Pick out every line in the data below that holds "OpenSCAD".

TASK INPUT:
-=-=-
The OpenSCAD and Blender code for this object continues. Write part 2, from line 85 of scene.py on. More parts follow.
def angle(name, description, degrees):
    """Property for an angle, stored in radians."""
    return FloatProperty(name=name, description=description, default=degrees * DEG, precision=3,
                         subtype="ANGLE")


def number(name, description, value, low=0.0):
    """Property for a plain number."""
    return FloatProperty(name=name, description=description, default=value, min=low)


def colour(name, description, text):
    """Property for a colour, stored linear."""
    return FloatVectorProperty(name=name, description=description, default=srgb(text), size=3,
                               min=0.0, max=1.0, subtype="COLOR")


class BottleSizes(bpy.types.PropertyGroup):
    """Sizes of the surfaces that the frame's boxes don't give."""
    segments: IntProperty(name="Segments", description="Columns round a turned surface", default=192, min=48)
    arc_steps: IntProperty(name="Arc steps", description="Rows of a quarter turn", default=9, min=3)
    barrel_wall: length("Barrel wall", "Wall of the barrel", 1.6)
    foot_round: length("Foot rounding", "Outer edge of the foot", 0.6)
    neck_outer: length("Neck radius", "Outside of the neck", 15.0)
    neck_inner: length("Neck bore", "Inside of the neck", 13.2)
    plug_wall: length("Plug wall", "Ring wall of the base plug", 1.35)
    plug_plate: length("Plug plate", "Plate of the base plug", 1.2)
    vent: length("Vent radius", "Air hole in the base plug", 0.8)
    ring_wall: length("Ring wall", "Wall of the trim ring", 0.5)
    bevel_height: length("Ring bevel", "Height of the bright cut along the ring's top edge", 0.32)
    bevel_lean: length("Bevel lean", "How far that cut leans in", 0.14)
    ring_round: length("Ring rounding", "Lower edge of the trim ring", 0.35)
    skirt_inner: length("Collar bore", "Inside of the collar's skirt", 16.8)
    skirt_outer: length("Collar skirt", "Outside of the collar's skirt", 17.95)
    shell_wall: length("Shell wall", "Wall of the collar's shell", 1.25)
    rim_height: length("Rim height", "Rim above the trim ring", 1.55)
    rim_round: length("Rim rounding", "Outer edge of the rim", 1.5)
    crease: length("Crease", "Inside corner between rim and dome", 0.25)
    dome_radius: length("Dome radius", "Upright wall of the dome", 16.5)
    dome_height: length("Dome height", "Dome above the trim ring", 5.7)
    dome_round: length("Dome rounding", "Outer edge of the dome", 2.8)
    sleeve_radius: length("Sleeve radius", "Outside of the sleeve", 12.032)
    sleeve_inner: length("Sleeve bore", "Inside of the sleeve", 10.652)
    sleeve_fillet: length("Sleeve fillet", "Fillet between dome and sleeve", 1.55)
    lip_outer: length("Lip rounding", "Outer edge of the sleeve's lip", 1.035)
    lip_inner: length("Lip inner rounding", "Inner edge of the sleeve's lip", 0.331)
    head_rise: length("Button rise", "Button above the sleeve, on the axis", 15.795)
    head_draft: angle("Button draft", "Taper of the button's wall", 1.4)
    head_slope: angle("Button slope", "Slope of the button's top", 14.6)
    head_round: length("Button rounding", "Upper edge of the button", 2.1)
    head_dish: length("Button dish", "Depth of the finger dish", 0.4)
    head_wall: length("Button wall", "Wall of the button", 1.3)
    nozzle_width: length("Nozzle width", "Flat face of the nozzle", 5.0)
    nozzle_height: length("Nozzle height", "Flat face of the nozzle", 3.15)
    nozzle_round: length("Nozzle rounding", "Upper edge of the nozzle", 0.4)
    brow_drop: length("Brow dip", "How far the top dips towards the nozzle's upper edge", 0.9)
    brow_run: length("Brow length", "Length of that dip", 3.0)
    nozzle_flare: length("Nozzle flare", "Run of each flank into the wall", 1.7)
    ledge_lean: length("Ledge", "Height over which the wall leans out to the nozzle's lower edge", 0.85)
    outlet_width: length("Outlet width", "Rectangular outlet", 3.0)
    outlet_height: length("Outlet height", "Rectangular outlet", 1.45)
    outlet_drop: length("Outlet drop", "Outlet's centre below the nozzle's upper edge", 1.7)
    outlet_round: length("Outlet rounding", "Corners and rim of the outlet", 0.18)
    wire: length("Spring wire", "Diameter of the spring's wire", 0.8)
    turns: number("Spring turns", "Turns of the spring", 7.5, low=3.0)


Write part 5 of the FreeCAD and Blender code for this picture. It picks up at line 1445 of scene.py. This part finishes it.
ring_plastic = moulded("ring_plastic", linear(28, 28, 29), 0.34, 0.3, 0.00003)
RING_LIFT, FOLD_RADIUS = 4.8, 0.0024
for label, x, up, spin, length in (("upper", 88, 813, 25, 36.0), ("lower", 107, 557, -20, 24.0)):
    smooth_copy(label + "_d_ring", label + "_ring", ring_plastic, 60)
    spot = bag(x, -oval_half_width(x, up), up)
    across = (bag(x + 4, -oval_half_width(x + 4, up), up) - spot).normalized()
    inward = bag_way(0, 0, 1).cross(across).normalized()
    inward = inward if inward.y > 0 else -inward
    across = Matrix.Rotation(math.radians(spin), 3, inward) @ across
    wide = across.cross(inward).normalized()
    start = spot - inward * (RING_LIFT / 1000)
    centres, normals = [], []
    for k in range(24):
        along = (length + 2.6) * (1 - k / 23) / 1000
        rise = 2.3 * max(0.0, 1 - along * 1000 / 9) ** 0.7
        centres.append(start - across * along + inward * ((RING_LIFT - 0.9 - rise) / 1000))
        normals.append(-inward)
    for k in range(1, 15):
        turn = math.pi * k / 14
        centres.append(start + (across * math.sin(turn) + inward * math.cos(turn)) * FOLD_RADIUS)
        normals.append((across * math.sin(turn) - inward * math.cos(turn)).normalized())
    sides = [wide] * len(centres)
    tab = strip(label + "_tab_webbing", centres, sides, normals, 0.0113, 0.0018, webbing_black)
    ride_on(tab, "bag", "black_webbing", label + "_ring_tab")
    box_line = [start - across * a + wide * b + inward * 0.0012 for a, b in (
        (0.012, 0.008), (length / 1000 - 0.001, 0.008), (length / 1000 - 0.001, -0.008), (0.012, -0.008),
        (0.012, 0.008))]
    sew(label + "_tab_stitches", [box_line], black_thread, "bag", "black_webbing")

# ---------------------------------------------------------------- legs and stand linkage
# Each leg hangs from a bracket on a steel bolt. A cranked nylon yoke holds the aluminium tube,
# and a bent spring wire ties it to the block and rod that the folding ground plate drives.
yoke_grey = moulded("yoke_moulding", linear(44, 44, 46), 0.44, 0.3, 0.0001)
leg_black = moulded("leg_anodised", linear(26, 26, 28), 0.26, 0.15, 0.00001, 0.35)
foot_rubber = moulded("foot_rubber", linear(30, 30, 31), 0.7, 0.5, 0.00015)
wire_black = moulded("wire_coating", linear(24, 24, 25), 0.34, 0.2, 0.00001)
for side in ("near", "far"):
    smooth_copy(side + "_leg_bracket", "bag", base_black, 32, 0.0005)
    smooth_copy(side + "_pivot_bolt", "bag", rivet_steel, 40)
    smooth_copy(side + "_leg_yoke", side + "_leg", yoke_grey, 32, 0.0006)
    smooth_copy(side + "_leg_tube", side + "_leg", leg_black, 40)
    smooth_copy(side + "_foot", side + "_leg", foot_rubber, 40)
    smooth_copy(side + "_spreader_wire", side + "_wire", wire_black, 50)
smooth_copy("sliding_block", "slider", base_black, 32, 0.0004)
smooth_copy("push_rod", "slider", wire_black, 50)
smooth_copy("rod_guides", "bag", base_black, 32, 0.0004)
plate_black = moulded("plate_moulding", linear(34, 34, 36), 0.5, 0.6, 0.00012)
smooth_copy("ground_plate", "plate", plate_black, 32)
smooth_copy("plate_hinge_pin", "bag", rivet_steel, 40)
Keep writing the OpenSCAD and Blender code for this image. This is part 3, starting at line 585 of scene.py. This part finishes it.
-=-=-
RESPONSE TO THIS TASK:
The OpenSCAD and Blender code for this object continues. Write part 2, from line 85 of scene.py on. More parts follow.
Keep writing the OpenSCAD and Blender code for this image. This is part 3, starting at line 585 of scene.py. This part finishes it.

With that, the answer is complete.